» **DATA PROVIDED**:
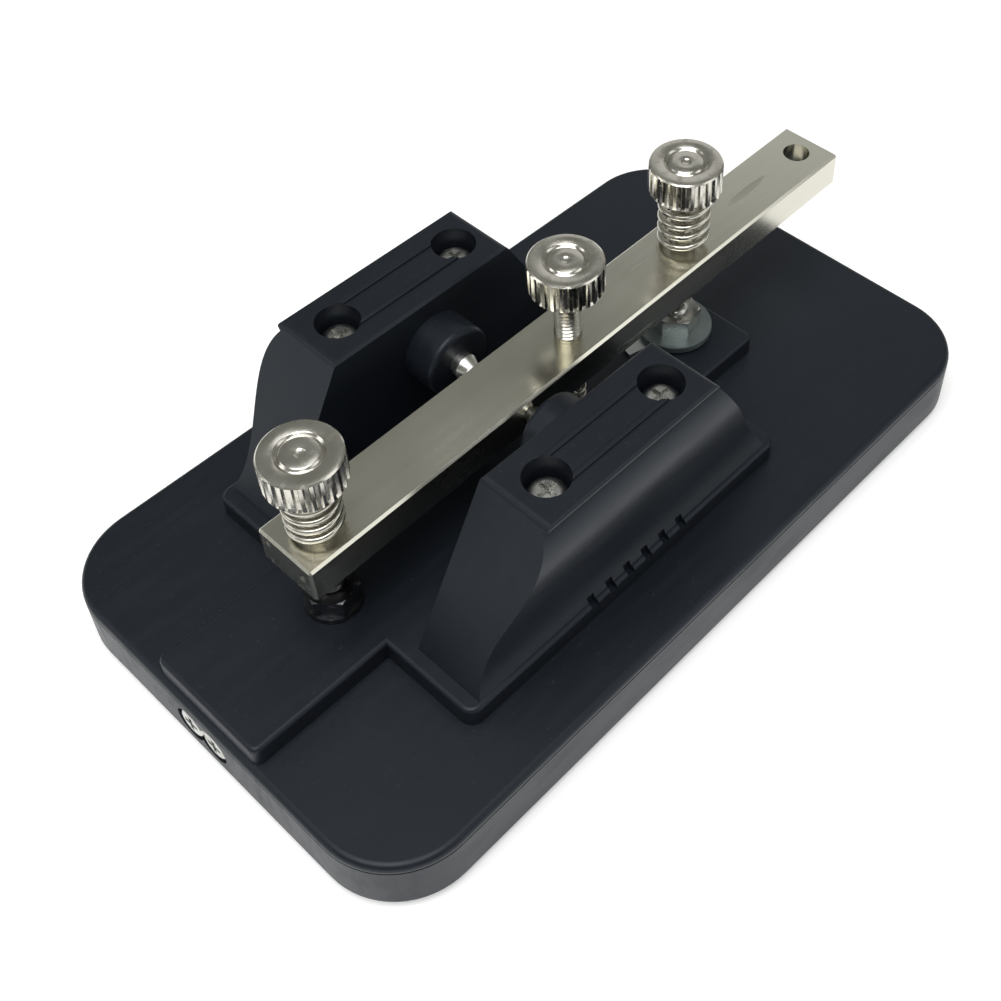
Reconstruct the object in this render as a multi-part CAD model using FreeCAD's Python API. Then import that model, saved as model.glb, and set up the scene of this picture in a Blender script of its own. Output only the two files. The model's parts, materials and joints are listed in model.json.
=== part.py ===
...
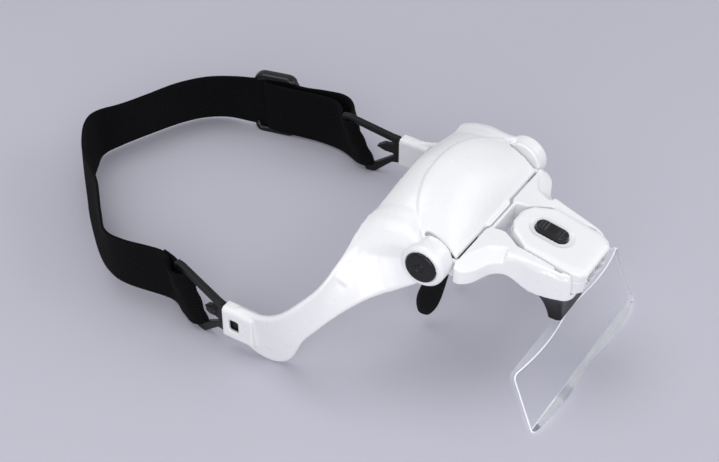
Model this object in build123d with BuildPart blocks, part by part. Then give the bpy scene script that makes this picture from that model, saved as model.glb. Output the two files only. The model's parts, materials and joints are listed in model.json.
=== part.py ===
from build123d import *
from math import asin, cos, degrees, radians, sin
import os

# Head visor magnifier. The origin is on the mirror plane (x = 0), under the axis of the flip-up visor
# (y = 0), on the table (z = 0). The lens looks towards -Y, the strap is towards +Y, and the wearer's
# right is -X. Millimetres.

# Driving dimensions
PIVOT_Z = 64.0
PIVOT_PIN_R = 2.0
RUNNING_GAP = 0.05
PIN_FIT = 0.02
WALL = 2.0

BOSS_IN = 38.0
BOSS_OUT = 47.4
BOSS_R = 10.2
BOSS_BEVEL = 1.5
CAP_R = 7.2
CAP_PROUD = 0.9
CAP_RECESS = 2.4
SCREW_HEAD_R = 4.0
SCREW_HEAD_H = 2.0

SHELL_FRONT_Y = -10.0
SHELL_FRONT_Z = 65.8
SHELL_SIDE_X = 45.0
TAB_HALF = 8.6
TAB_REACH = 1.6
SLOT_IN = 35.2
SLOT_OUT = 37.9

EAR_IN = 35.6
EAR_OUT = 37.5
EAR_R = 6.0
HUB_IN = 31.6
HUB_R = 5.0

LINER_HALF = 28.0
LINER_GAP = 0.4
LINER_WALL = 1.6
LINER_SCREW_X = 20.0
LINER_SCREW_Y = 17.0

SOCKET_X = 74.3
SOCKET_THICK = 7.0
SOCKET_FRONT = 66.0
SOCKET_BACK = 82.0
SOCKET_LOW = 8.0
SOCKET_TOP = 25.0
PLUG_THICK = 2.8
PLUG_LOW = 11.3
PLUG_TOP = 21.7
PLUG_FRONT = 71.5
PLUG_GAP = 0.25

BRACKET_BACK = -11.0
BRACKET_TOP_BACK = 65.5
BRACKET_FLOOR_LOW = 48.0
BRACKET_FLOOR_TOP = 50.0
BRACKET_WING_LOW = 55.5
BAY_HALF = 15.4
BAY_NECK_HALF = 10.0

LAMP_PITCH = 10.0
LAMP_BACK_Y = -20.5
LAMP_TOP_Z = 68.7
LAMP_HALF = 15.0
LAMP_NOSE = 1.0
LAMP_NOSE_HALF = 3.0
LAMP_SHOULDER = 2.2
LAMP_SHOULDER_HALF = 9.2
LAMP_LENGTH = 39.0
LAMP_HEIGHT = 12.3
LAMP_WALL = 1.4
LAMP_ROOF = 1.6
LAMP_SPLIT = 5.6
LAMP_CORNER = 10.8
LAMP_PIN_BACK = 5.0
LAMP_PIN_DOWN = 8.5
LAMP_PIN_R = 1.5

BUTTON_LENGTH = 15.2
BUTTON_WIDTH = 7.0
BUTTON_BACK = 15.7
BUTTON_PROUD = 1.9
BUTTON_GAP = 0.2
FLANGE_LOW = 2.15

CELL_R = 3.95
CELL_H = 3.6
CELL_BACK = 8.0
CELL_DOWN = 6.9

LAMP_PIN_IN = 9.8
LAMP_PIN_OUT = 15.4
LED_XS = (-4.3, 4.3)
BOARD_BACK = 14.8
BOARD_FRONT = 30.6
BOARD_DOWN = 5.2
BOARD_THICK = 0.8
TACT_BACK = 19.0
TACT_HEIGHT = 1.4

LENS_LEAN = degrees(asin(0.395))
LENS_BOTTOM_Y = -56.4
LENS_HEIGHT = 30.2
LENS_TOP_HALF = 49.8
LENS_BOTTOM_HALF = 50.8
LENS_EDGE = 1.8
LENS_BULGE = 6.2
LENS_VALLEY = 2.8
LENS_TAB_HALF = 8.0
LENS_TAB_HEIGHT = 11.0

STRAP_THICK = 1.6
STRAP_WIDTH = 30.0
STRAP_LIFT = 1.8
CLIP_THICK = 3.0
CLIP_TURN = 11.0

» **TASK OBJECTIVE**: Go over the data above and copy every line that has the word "this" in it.

» **CORRECT ANSWER**:
Reconstruct the object in this render as a multi-part CAD model using FreeCAD's Python API. Then import that model, saved as model.glb, and set up the scene of this picture in a Blender script of its own. Output only the two files. The model's parts, materials and joints are listed in model.json.
Model this object in build123d with BuildPart blocks, part by part. Then give the bpy scene script that makes this picture from that model, saved as model.glb. Output the two files only. The model's parts, materials and joints are listed in model.json.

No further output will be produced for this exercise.